Scenario 2: Selective Houthi attacks on shipping. The Houthis resume targeting commercial vessels in the Red Sea but do not attempt a full blockade of Bab el-Mandeb. Shipping companies activate emergency protocols. Insurance premiums spike. Some tankers reroute around the Cape of Good Hope, adding weeks to delivery times. Oil prices jump to $120-130 range. Economic damage is severe but manageable with coordinated international response. Probability: moderate. This is the Houthis' proven playbook from 2023-2024, scaled up.

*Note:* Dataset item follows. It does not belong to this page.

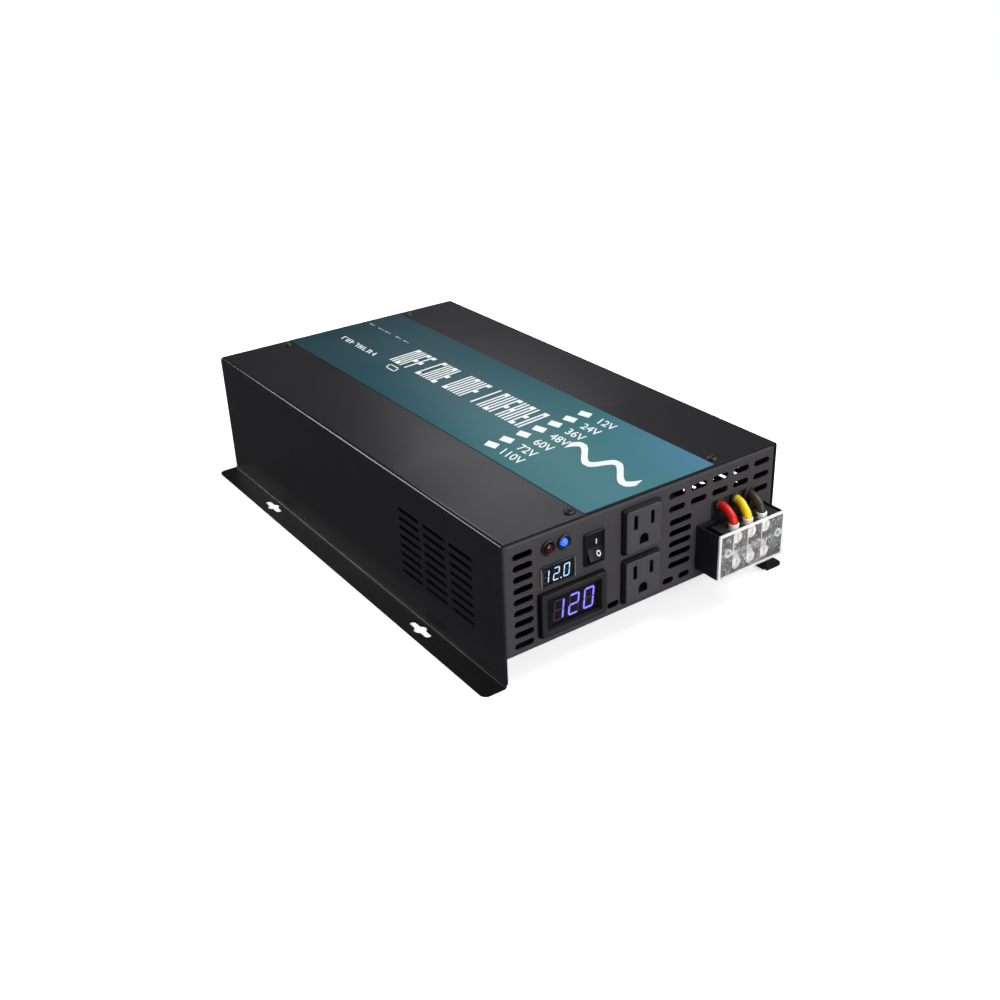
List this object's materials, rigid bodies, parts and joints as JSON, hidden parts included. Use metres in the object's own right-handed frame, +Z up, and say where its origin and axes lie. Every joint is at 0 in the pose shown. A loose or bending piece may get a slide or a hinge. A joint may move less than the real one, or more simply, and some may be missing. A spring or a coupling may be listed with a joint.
{
  "type": "power inverter",
  "caption": "Flat folded-steel power inverter with slotted feet, grounded outlets, digital meters, a rocker switch, an AC terminal box, and rear fans and DC studs.",
  "frame": {"origin": "middle of the whole footprint on the plane the feet rest on, from the front of the terminal cover to the tips of the DC studs", "axes": "+Z up; the front panel faces -Y; +X runs from the meters towards the AC terminal box, left to right seen from the front"},
  "size_m": [0.241, 0.42, 0.0952],
  "materials": {
    "case_paint": "fine satin black powder coat",
    "panel_paint": "fine satin dark grey powder coat",
    "label_film": "printed teal film",
    "black_plastic": "fine moulded texture",
    "grey_plastic": "moulded dark grey",
    "white_plastic": "moulded white",
    "red_plastic": "moulded red",
    "red_lens": "tinted clear lens",
    "blue_lens": "lit tinted lens",
    "smoked_window": "smoked window over a lit display",
    "clear_plastic": "clear acrylic",
    "red_insulation": "silicone rubber",
    "yellow_insulation": "silicone rubber",
    "black_insulation": "silicone rubber",
    "bright_steel": "bright plated",
    "brass": "nickel-washed brass",
    "aluminium": "extruded",
    "laminate": "solder mask",
    "ferrite": "ground ferrite",
    "copper_winding": "copper foil and tape",
    "copper_bar": "bare copper",
    "enamel": "enamelled wire",
    "capacitor_sleeve": "shrink sleeve"
  },
  "bodies": {
    "case": {"ac_meter_body": "black_plastic", "ac_meter_window": "smoked_window", "base_plate": "case_paint", "bus_bar_negative": "copper_bar", "bus_bar_positive": "copper_bar", "control_board": "laminate", "cover": "case_paint", "cover_screw_front_left": "bright_steel", "cover_screw_front_right": "bright_steel", "cover_screw_rear_left": "bright_steel", "cover_screw_rear_right": "bright_steel", "dc_meter_body": "black_plastic", "dc_meter_window": "smoked_window", "dc_negative_insulator": "black_plastic", "dc_negative_stud": "bright_steel", "dc_positive_insulator": "red_plastic", "dc_positive_stud": "bright_steel", "fan_left_frame": "black_plastic", "fan_left_guard": "bright_steel", "fan_right_frame": "black_plastic", "fan_right_guard": "bright_steel", "front_panel": "panel_paint", "ground_stud": "brass", "heatsink_left": "aluminium", "heatsink_right": "aluminium", "high_voltage_capacitor": "capacitor_sleeve", "input_capacitor": "capacitor_sleeve", "led_blue": "blue_lens", "led_holder_blue": "black_plastic", "led_holder_red": "black_plastic", "led_red": "red_lens", "lug_black": "bright_steel", "lug_red": "bright_steel", "lug_yellow": "bright_steel", "main_board": "laminate", "outlet_lower": "grey_plastic", "outlet_upper": "grey_plastic", "output_choke": "enamel", "output_header": "white_plastic", "rear_panel": "panel_paint", "switch_housing": "black_plastic", "terminal_block": "black_plastic", "terminal_box": "case_paint", "terminal_screw_black_lower": "brass", "terminal_screw_black_upper": "brass", "terminal_screw_red_lower": "brass", "terminal_screw_red_upper": "brass", "terminal_screw_yellow_lower": "brass", "terminal_screw_yellow_upper": "brass", "top_label": "label_film", "transformer_core": "ferrite", "transformer_winding": "copper_winding", "wire_black": "black_insulation", "wire_red": "red_insulation", "wire_yellow": "yellow_insulation"},
    "switch_rocker": {"switch_rocker": "black_plastic"},
    "fan_left_rotor": {"fan_left_rotor": "black_plastic"},
    "fan_right_rotor": {"fan_right_rotor": "black_plastic"},
    "terminal_cover": {"terminal_cover": "clear_plastic"}
  },
  "joints": [
    {"name": "power_switch", "type": "hinge", "parent": "case", "child": "switch_rocker", "pos_m": [-0.0415, -0.18655, 0.0709], "axis": [1, 0, 0], "range_deg": [0, 24]},
    {"name": "left_fan_spin", "type": "hinge", "parent": "case", "child": "fan_left_rotor", "pos_m": [-0.066, 0.17395, 0.0556], "axis": [0, 1, 0], "continuous": true},
    {"name": "right_fan_spin", "type": "hinge", "parent": "case", "child": "fan_right_rotor", "pos_m": [0.066, 0.17395, 0.0556], "axis": [0, 1, 0], "continuous": true},
    {"name": "terminal_cover_pull", "type": "slide", "parent": "case", "child": "terminal_cover", "axis": [0, -1, 0], "range_m": [0, 0.012]}
  ]
}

Scenario 3: Full dual chokepoint closure. The Houthis, in coordination with Iran, declare Bab el-Mandeb closed to shipping and launch sustained attacks on any vessel attempting transit. Saudi Yanbu exports become undeliverable. Combined with the Hormuz closure, approximately 20 million barrels per day are cut off. Oil prices exceed $150 and potentially approach $200. Global recession begins within weeks. Emergency summits. Potential for direct U.S. military engagement against the Houthis, opening yet another front in an already overextended campaign. Probability: low but rising. The Houthis have the capability. Iran has the motivation. And Trump's speech just removed the last diplomatic off-ramp.
There are no good options. The war that was supposed to last weeks has entered its second month with no ceasefire in sight. Iran's military infrastructure is being degraded, exactly as Trump described. But Iran's asymmetric capabilities - the proxy network, the chokepoint leverage, the ability to impose economic pain through non-military means - remain intact. Every airstrike on Tehran makes Bab el-Mandeb more dangerous.
The tankers are still moving through the Red Sea tonight. Saudi crude is still flowing from Yanbu. The Houthis have not yet pulled the trigger on a full maritime campaign. But the weapons are loaded, the targets are mapped, and the order from Tehran could come at any moment. The dual chokepoint trap is set. The only question is whether anyone walks into it.